富士田が上半身の服を脱ぐと、全身の火傷や皮膚移植の跡が露わになった。青年は傷だらけの腕に点滴の管を差し込む。この点滴の中身こそ、富士田の開発した血清であった。
「では、早速頼むよ」
研究員が機材を操作すると、すぐに投薬が開始された。液体が管を通り、富士田の体に流れ込む。全身の血管があっと熱くなり、同時にピリピリという痛みも走って苦悶の表情が浮かんだ。
「博士、大丈夫ですか?」
青年が心配そうに尋ねた。
「問題ない。全て予定通りだ」
「何も、博士が最初の被験体になることはなかったのでは?」
「芸術家はまず、自分の作品を自分で吟味する。それと同じだよ」
軽口を叩いているうちに、富士田の体に変化が訪れた。移植された皮膚が、次々に剥がれ落ち、火傷の跡が消え始めたのだ。全身の痛みがますます激しくなるが、富士田は歯を食いしばって耐えていた。
「博士……大成功ですよ!!」
傷が消え、皮膚がどんどん再生するのを見て、青年が興奮した調子で言った。見物人たちも、口々に歓声をあげはじめる。それを聞き、富士田は実験の成功を確信した。
投薬が終わる頃には痛みも消え、そして全身の傷も完全に消滅していた。
今あるのは、美しく血色の良い、普通の人間と同じ体。何も知らない者が見れば、数分前まで大火傷を負っていたことなど信じないだろう。半世紀の時を超え、富士田はようやく蘇った気分になった。
一部始終を見ていた研究員や観客から、成功を喜ぶ大歓声が湧き上がる。その場にいた全ての人間が力強く拍手をし、口々に富士田の業績を称えた。誰もが、夢の時代の到来を確信していた。
「博士! やりましたね!」
さっきの青年も満面の笑みで、嬉しそうに富士田に握手を求めた。
「ああ……ようやく、力を手に入れることができた」
富士田は目を閉じたまま、小さく笑う。そして青年に向け、右手を差し伸べる。
その手で、素早く青年の首元を鷲掴みにした。
「ぐわっ……!? 博士……? 一体何を……!!?」
突如首を絞められた青年は、目を見開いて驚愕する。今起こっていることが、まるで理解できないという顔だった。
見物していた人々の歓声が一瞬で静まり、突然の事態に唖然とする。実験場内の空気が一変し、ただならぬ緊張に包まれた。
「はか……せ……やめ……」
青年は息ができず、徐々に白目を剥く。なんとか引き離そうとしても、万力のような握力に全く抵抗ができない。
「これが未来だ。これが……私の求めた運命なのだ」
青年を掴む右手が、オレンジ色に発光し始める。同時に焼けるような音と白い煙が上がり、ほんの数秒で青年の喉をドロドロに溶かしてしまった。
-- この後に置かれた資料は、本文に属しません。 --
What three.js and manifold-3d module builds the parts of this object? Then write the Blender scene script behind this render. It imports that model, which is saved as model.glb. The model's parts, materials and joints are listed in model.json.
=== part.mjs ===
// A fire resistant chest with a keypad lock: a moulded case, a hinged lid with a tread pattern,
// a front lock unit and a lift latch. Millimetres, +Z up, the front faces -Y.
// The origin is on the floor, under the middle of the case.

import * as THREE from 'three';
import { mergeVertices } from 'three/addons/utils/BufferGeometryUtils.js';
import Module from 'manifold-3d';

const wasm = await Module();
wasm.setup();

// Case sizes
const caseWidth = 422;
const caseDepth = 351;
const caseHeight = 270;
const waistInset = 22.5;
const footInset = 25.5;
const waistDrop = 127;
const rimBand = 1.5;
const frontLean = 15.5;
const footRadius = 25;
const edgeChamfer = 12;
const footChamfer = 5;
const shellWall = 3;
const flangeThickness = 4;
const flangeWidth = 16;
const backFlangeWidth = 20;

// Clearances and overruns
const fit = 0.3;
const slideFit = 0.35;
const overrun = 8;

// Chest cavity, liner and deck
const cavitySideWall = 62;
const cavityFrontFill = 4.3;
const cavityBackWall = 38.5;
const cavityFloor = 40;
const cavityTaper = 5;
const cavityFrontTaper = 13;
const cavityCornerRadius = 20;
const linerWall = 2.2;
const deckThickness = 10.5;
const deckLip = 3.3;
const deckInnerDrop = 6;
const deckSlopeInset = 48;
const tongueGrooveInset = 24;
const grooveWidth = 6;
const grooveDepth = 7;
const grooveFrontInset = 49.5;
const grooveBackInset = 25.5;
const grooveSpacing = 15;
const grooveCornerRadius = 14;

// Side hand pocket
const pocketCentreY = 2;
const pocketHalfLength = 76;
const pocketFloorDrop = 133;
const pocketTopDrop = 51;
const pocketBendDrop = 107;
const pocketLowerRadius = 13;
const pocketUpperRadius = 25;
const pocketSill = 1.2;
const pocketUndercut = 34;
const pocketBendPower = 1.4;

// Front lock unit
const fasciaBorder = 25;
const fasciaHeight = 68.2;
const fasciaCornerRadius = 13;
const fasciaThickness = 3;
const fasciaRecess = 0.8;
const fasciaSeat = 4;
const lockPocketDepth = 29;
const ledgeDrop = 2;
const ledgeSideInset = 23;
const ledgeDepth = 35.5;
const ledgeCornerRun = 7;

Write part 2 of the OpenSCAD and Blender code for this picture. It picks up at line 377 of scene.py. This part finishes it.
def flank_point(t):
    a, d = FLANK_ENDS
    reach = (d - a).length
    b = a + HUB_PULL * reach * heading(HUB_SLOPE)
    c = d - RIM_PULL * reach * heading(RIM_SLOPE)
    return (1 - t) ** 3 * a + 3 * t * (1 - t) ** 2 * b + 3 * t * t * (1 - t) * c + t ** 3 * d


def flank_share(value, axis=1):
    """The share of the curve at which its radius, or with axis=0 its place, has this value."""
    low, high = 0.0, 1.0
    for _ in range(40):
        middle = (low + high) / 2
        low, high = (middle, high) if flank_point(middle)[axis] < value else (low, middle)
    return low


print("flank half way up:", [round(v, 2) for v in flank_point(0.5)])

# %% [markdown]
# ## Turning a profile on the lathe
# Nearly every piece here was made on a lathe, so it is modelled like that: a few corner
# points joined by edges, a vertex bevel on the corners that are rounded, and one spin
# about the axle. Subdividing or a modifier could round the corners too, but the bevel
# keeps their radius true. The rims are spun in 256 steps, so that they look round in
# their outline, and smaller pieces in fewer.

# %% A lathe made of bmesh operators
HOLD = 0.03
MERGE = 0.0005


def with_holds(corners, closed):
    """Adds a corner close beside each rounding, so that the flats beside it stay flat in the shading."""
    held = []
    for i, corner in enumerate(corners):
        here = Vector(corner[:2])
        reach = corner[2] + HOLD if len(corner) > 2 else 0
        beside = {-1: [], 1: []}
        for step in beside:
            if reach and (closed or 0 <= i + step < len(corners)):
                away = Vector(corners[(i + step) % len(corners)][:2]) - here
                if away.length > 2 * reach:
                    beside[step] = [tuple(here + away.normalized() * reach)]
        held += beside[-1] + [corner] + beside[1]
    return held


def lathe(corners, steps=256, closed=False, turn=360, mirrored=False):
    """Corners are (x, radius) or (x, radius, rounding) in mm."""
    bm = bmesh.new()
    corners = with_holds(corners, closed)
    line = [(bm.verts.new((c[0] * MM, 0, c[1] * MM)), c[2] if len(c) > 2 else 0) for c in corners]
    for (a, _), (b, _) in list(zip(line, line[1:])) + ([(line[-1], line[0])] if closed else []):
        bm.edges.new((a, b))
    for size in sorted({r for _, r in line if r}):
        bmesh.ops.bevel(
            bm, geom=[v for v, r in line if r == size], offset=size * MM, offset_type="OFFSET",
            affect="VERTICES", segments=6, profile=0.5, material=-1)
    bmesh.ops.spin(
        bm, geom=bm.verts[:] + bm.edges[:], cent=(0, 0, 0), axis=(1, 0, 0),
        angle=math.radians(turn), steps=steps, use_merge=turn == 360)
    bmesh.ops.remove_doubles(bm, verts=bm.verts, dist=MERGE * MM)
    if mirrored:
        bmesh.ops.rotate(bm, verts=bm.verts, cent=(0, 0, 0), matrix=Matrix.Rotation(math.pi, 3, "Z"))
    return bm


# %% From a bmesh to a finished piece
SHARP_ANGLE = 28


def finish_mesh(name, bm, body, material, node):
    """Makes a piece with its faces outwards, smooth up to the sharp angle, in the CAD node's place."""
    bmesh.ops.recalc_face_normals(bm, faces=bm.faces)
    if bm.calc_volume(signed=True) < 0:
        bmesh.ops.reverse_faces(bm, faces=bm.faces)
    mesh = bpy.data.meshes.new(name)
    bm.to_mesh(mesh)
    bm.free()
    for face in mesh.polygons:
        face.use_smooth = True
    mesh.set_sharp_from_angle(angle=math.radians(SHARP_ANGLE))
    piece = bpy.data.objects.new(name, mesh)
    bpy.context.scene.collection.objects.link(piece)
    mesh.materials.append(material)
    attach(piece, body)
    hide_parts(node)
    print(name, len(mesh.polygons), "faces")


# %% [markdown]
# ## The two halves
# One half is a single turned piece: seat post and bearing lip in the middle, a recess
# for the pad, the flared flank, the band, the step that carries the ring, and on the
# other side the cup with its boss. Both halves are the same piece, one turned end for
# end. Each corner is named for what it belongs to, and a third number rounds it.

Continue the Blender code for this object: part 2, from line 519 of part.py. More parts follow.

富士田がようやく手を離すと、青年の体は糸の切れた操り人形の如く崩れ落ちた。
惨劇を起こした張本人が、椅子からゆっくりと立ち上がる。周囲の研究員たちは後ずさり、震えながら富士田の姿を見ていた。彼らの目は、ドラゴンを前にした時のそれによく似ている。
富士田はそんな様子を一通り見回すと、満足げに唇を歪ませた。